How much an employee should be paid when they take annual leave is proving to be one of the biggest issues facing employers. In particular, the recent decisions in the cases of Wood and others v Hertel
and Fulton v Bear Scotland Ltd
and Lock vs British Gas
, have generated wide spread publicity on the issue.
Given the range of working patterns which manufacturers operate, they need to consider whether all paid overtime and whether any commissions earned should be included in the calculation of holiday pay.
Non-guaranteed overtime The Hertel case decided that overtime payments must be included in the calculation of holiday pay when it is regular and forms part of a worker’s normal working hours.
Irregular non-guaranteed overtime must also be included in holiday pay, but the average overtime worked over a twelve week period must be calculated.
Although there are no cases about the inclusion of purely voluntary overtime in the calculation of holiday pay, it is likely that if it is worked regularly (for example, every Christmas, Easter etc) or frequently (eg 2 hours this week, 2 hours in 2 weeks time etc and so on) it should be included.

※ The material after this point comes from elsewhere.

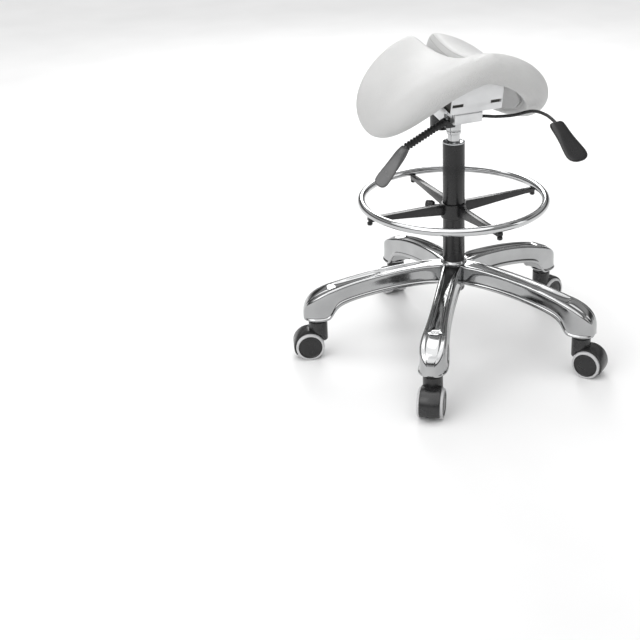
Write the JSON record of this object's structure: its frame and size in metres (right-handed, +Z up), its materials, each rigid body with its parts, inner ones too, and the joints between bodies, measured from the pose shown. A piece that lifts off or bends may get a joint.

What about productivity, attendance or performance allowances?
Allowances which are linked to productivity must be included in the holiday pay calculation. However, allowances which are intended to cover occasional costs, such as travel, do not need to be included.
Do these requirements apply to all paid holiday?
These requirements only apply to the first four weeks of holiday taken by a worker, as this is the minimum holiday required by the European Working Time Directive.
How far back can workers bring claims?
Workers can bring claims in the Employment Tribunal under the Working Time Regulations or a claim for a series of unlawful deduction from wages. Either claim must be brought within three months of the underpayment. A worker will not be able to claim a series of underpayments if there are more than three months between the alleged underpayments.
The Deduction from Wages (Limitation) Regulations 2014 will apply to all claims brought after 1 July 2015.
- Limit all unlawful deductions claims to two years before the date the employment claim is brought
- State that holiday pay is not incorporated as a term of employment contracts so that workers cannot bring a civil claim for breach of contract in respect of underpayment.
What should businesses do now?
- Review contracts of workers working overtime to establish whether regular overtime is worked
- Decide whether to limit holiday pay for overtime to the four week minimum period provided by the European Working Time Directive.
Manufacturers with seasonal fluctuations can:
- Specify when employees can take holiday so that the first four weeks of holiday isn’t taken with twelve weeks where overtime has been worked. Employees should, however, take advice about possible discrimination claims
- Set a more appropriate reference period to calculate holiday pay
- Set up a “task force” to deal with holiday pay
- Re-structure the workforce so that it is not so reliant on seasonal overtime. When doing this, employers must be sure to comply with the relevant legislation about making such changes
- Refuse to include voluntary or irregular overtime in holiday pay until the law decides otherwise.